Logo após os finlandeses do Nightwish lançarem o sétimo álbum de estúdio, Imaginaerum, a ideia de um filme baseado na obra ganhou forma. A parceria não tão explorada entre cinema e música rendeu o longa homônimo, que é um bom filme e mesmo não sendo uma obra-prima do cinema, tem pontos interessantes e quem sabe não inspira outras bandas a complementarem o trabalho de estúdio nas telas.
O diretor Stobe Harju também assina o roteiro, junto com Tuomas Holopainen, tecladista e principal compositor da banda. Como era de se esperar, o enredo traz muito do universo onírico e grandiloquente, que marca o estilo da banda, trazendo ainda referências cinematográficas marcantes, sobretudo com o boneco de animação, que tem clara inspiração no cineasta Tim Burton.
A história do filme gira em torno de Tom Whitman (Quinn Lord, Tuomas Holopainen e Francis McCarthy, aos 10, 47 e 70 anos), que a beira da morte devido a um AVC, delira em coma, fantasiando ainda ser criança. Sua memória da vida adulta não existe e em seu mundo de fantasia – onde podemos conferir as músicas do Nightwish, inclusive com os músicos tocando, fato que a princípio parece interessante, mas nem sempre foi bem encaixado nas sequências do filme – o velho homem segue sendo uma criança.
Fora do mundo onírico de Tom, sua filha Gem Whitman (Marianne Farley) não chega a ter grandes problemas em ver o pai à beira da morte, encarando com indiferença a escolha de desligar ou não os aparelhos que o mantém vivo. Tangenciando o tema da eutanásia, que não é a ideia do filme, o ponto central é que Gem se sente rejeitada pelo pai, carente da atenção que ele nunca lhe deu.
Ainda que esse enredo tenha se desenvolvido de forma interessante no filme, a inexperiência do diretor com este seu primeiro longa e mesmo de Tuomas, com seu primeiro contato com o cinema, ficam latentes em algumas partes, não sendo suficientes os requintes de superprodução para dar ao filme a qualidade final que mereceria.
Mesmo assim vale a pena um olhar mais atento sobre o desdobramento da história de pai e filha, que mal se reconhecem nestes papéis familiares. Em meio ao universo de sonhos e a fria realidade somos levados por um corredor estreito, esbarrando ora na insegurança da filha, ora na desconfiança, dada a demência do pai. O fato é que independente de filmes, fantasias ou enfermidades, dois pontos de vista sobre o mesmo fato, ou sobre a mesma relação ‘pai e filha’ nunca são iguais.

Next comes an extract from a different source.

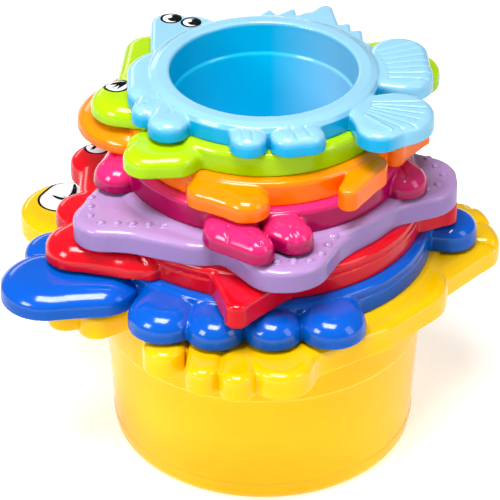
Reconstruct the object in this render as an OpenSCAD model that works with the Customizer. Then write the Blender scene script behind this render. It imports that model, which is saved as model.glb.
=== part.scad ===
// Tower of eight nesting bath cups. Each cup has a skirted rim shaped like a sea creature.
// Millimetres, Z up, origin at the centre of the underside of the largest cup.

/* [Cups] */
// Outer radius of the largest cup wall
cup_r = 45; // [44:0.5:50]
// Radius lost from one cup to the next smaller one
cup_step = 2.6; // [2.5:0.1:2.8]
// Height of the largest cup
cup_h = 60.3; // [58:0.1:64]
// Wall thickness of the cups
wall = 1.6; // [1.2:0.1:1.7]
// Floor thickness of the cups
floor_t = 1.8; // [1.4:0.1:2.4]

/* [Rims] */
// Width of the round collar outside the cup wall
collar_w = 4.4; // [4:0.1:5]
// Thickness of the rim plate
plate_t = 1.8; // [1.4:0.1:2.2]
// How far the creature lobes lie below the collar top
lobe_drop = 1.2; // [0.8:0.1:1.6]
// Skirt height of the lowest rim
skirt_h = 9; // [8.5:0.1:9.5]
// Skirt height lost from one rim to the next
skirt_step = 0.32; // [0.2:0.02:0.4]

/* [Eyes] */
// Thickness of the printed eye layers
print_t = 0.25; // [0.2:0.05:0.4]

/* [Hidden] */
$fn = 96;
// Gap left between a collar and the skirt that stands on it
stack_gap = 0.1;
// Height of a cup's inner step below its top, largest cup first
step_depth = 24.1;
step_depth_loss = 2.1;
// Cup height lost from one cup to the next
height_step = 2.5;
foot_h = 6.1;
eye_line = 0.7;
bead_r = 0.9;
groove_w = 0.7;
groove_d = 0.5;

// Height of the underside of rim k
function rim_z(k) = cup_h - skirt_h + k * skirt_h - skirt_step * k * (k - 1) / 2;
// Height of the top of rim k
function top_z(k) = rim_z(k + 1) - stack_gap;
function wall_r(k) = cup_r - cup_step * k;
function height(k) = cup_h - height_step * k - stack_gap;

// Creature outlines. Each row is a lobe: x1, y1, r1, x2, y2, r2,
// the track of a round end of radius r1 that moves and grows to r2.
fish_aqua = [
  [-25, 29.3, 5.4, -24, 12, 6.6], [-18.6, 28.4, 4.6, -12, 20, 8],
  [-25.5, 3.5, 11.3, -26.5, -5.5, 10.2], [-28, -10, 6, -31.2, -16.2, 4.2],
  [-22, -14, 7, -25.6, -22.5, 5.6],
  [-6, -28, 4.4, -5, -31.2, 5], [5, -28, 4.4, 5.4, -31.2, 4.6], [5.4, -31.2, 4.6, 10.6, -30.6, 4.6],
  [32, 4, 5, 37, 11, 7.6], [37, 11, 7.6, 37.2, -0.4, 8.2], [28, 0, 7, 37.2, -0.4, 8.2],
  [28, -19, 6.8, 34.2, -21, 9.7], [34.2, -21, 9.7, 29.2, -28.2, 5.8],
  [28, -19, 6.8, 29.2, -28.2, 5.8],
  [2, 27, 5, 2.6, 34.6, 0.9], [6, 27, 5, 9.2, 34.9, 0.9], [12, 26, 6, 13.4, 32.6, 1.2],
  [15, 24, 7, 18.4, 35.4, 2.2], [20, 20, 5, 23.8, 25.6, 1.2], [22, 16, 6, 27, 22, 1],
  [24, 12, 6, 29, 14, 1]];
turtle_green = [
  [-28, 0, 10, -37, 2, 9.8], [-28, 12, 11.8, -31, 28.4, 7.1],
  [-24, -18, 8, -32.4, -21.8, 4.3], [-20, -22, 8, -31, -27.6, 6.4],
  [-31, -27.6, 6.4, -24, -27.4, 6.4],
  [28, 12, 8, 39.2, 15, 9.9], [24, 20, 7, 33.6, 23.4, 7], [31, -1, 5, 37, -3, 2.4],
  [10, 28, 6, 14, 36, 3.4], [-4, 28, 6, -8, 38, 4]];
whale_orange = [
  [-20, 0, 10, -32.5, 8, 18.2], [-32.5, 8, 18.2, -28, 24, 12], [-28, 24, 12, -12, 24, 12],
  [-15, -28, 6, -16.2, -33.2, 4.8], [-16.2, -33.2, 4.8, -5.6, -38.7, 5.8],
  [-6, -30, 5, -5.6, -38.7, 5.8], [27.4, -24.6, 4.3, 21, -36.8, 2.8], [22, -22, 6, 27.4, -24.6, 4.3],
  [32, -13, 4, 34.5, -15.2, 2.4], [34.5, -15.2, 2.4, 42, -4.6, 2.8], [32, -4, 9, 42, -4.6, 2.8],
  [6, 30, 6, 12, 40, 4.2]];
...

A versão que temos sobre nossas próprias vidas é construída a cada vez que relembramos fatos vividos. Por mais detalhistas que tentemos ser, ou talvez exatamente por sermos detalhistas, alteramos mentalmente os acontecimentos, excluindo algumas coisas e acreditando que realmente aconteceram pontos gostaríamos que tivessem acontecido. Assim Gem construiu a própria imagem do pai, corroborando a cada dia sua ideia pré-concebida de abandono. Por outro lado, alterado pelos problemas mentais, o pai vivia sonhos grandiosos para sua infância, desde seu boneco de neve que ganhava vida até o duelo entre bem e mal, vivido imaginariamente.
Em um filme fica mais fácil acompanhar duas versões da mesma história, confrontando os pontos contraditórios, conferindo de perto os equívocos e tirando as próprias conclusões sobre o que é apresentado. O que nos faz pensar em uma analogia com a vida real, não necessariamente em um conflito familiar, mas em relação à própria imagem que fazemos de outras pessoas.
Diante de uma situação em que todos os envolvidos juram ter completa certeza sobre o passado, em versões conflitantes entre si, como garantir que a veracidade dos fatos já não foi alterada, ainda que sem intenção, pelos sentimentos tendenciosos de nossa própria consciência?
Na verdade essa garantia não existe. Muitas vezes sequer uma acareação pode resolver determinados impasses e, não tendo na vida o recurso lúdico do cinema para retratar fatos passados, nos resta considerar a hipótese de nossas certezas não serem tão corretas quanto pensamos, e quem sabe considerar os benefícios da dúvida.
Com o filme o Nightwish mantem a característica de instigar aqueles que conferem suas obras a não somente contemplar o conteúdo, mas também pensar nos temas trabalhados e buscar significados em metáforas e histórias.